**WHAT YOU NEED TO DO**.
Select from the data all lines with the word "materials".

━━━ MATERIAL PROVIDED ━━━

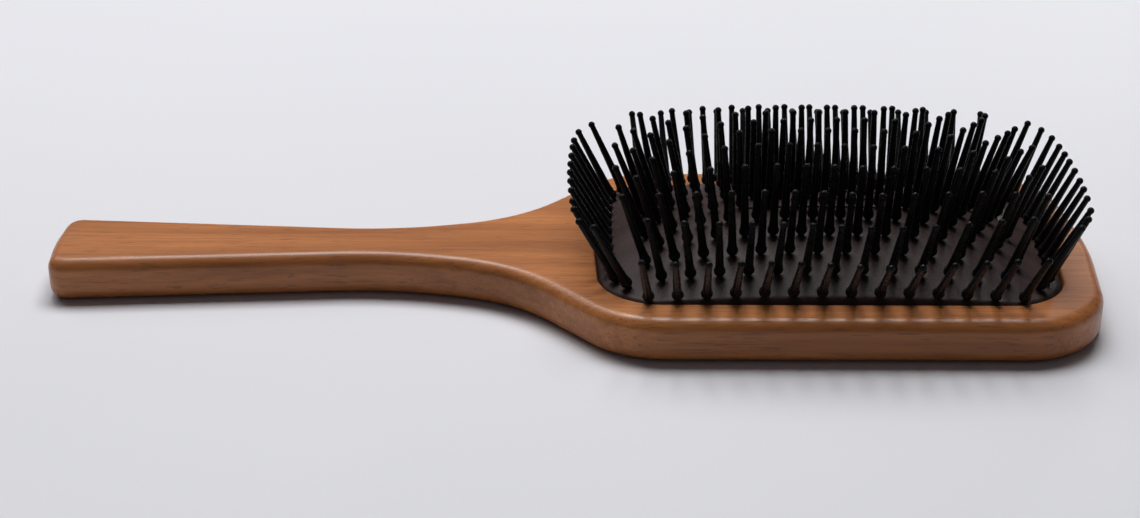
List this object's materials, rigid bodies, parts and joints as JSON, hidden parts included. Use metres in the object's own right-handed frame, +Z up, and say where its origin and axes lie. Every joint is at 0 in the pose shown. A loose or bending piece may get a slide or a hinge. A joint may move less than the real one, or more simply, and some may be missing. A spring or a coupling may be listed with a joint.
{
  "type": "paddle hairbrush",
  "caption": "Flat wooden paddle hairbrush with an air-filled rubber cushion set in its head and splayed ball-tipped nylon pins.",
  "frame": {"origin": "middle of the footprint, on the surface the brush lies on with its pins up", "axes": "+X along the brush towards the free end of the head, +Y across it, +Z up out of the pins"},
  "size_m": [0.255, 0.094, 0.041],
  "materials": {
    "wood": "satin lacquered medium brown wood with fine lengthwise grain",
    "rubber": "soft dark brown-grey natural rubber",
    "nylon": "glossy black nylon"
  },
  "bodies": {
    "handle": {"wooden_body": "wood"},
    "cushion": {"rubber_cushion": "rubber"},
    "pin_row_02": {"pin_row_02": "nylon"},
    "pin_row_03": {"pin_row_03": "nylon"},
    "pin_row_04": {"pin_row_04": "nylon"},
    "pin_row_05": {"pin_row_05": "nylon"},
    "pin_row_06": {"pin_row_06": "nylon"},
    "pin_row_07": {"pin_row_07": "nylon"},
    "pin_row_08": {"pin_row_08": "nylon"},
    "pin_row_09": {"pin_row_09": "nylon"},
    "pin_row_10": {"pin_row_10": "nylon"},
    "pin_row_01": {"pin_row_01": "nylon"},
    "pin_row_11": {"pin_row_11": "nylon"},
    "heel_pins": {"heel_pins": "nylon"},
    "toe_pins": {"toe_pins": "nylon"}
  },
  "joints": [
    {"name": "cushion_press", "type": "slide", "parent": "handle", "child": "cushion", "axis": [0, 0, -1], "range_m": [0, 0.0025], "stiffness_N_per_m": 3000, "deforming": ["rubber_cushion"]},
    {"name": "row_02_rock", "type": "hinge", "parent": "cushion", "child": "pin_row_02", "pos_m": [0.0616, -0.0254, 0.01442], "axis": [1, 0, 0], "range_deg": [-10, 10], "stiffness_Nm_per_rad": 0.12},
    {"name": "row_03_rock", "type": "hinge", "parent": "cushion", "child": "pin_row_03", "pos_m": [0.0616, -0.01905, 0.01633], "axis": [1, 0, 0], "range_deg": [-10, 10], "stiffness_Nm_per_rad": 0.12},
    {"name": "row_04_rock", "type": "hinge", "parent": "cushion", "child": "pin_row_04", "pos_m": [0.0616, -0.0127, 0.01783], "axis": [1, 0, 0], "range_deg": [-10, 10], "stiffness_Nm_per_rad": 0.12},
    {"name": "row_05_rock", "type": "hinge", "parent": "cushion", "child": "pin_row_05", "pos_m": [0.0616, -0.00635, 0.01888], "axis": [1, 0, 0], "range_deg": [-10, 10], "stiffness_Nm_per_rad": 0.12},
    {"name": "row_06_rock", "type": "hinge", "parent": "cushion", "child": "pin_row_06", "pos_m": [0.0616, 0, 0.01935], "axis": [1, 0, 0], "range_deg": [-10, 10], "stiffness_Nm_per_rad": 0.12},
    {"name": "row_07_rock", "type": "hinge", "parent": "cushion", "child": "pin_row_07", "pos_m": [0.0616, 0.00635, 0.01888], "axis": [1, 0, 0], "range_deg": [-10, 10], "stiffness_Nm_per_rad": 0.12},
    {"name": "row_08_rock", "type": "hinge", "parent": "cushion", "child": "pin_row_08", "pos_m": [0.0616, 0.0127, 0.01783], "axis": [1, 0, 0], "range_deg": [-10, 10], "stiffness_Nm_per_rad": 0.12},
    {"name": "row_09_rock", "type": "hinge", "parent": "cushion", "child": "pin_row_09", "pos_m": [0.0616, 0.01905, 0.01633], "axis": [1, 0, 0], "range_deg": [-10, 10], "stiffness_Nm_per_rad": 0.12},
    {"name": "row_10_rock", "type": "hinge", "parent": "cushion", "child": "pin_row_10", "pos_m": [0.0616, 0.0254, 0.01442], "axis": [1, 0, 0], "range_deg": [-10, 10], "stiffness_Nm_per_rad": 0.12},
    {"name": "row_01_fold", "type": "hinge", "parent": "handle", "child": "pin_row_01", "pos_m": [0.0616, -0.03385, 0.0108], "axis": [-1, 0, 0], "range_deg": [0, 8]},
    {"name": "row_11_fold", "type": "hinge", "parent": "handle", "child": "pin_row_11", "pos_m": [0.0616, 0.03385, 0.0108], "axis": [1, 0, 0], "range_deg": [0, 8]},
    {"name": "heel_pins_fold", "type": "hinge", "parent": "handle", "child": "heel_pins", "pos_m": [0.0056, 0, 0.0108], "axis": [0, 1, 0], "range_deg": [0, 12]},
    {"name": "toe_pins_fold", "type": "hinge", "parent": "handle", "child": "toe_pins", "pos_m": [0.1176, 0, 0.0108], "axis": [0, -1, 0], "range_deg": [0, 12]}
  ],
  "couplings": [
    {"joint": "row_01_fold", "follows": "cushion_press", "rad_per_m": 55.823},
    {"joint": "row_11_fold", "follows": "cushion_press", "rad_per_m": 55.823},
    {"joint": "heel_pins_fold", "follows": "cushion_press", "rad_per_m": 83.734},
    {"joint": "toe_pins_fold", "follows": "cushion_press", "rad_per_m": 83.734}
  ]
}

━━━
━━━ MATERIAL PROVIDED ━━━

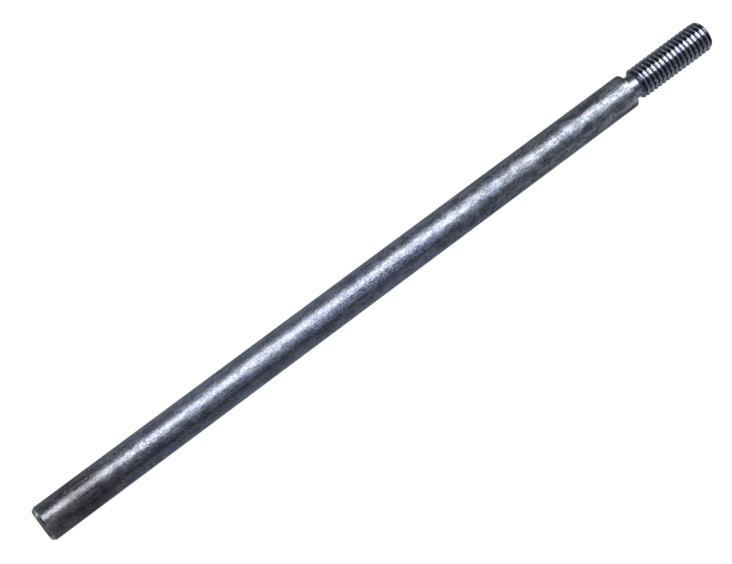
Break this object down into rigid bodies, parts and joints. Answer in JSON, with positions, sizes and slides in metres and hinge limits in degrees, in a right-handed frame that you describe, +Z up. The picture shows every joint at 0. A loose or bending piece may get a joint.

━━━

**WRITTEN ANSWER**.
List this object's materials, rigid bodies, parts and joints as JSON, hidden parts included. Use metres in the object's own right-handed frame, +Z up, and say where its origin and axes lie. Every joint is at 0 in the pose shown. A loose or bending piece may get a slide or a hinge. A joint may move less than the real one, or more simply, and some may be missing. A spring or a coupling may be listed with a joint.
  "materials": {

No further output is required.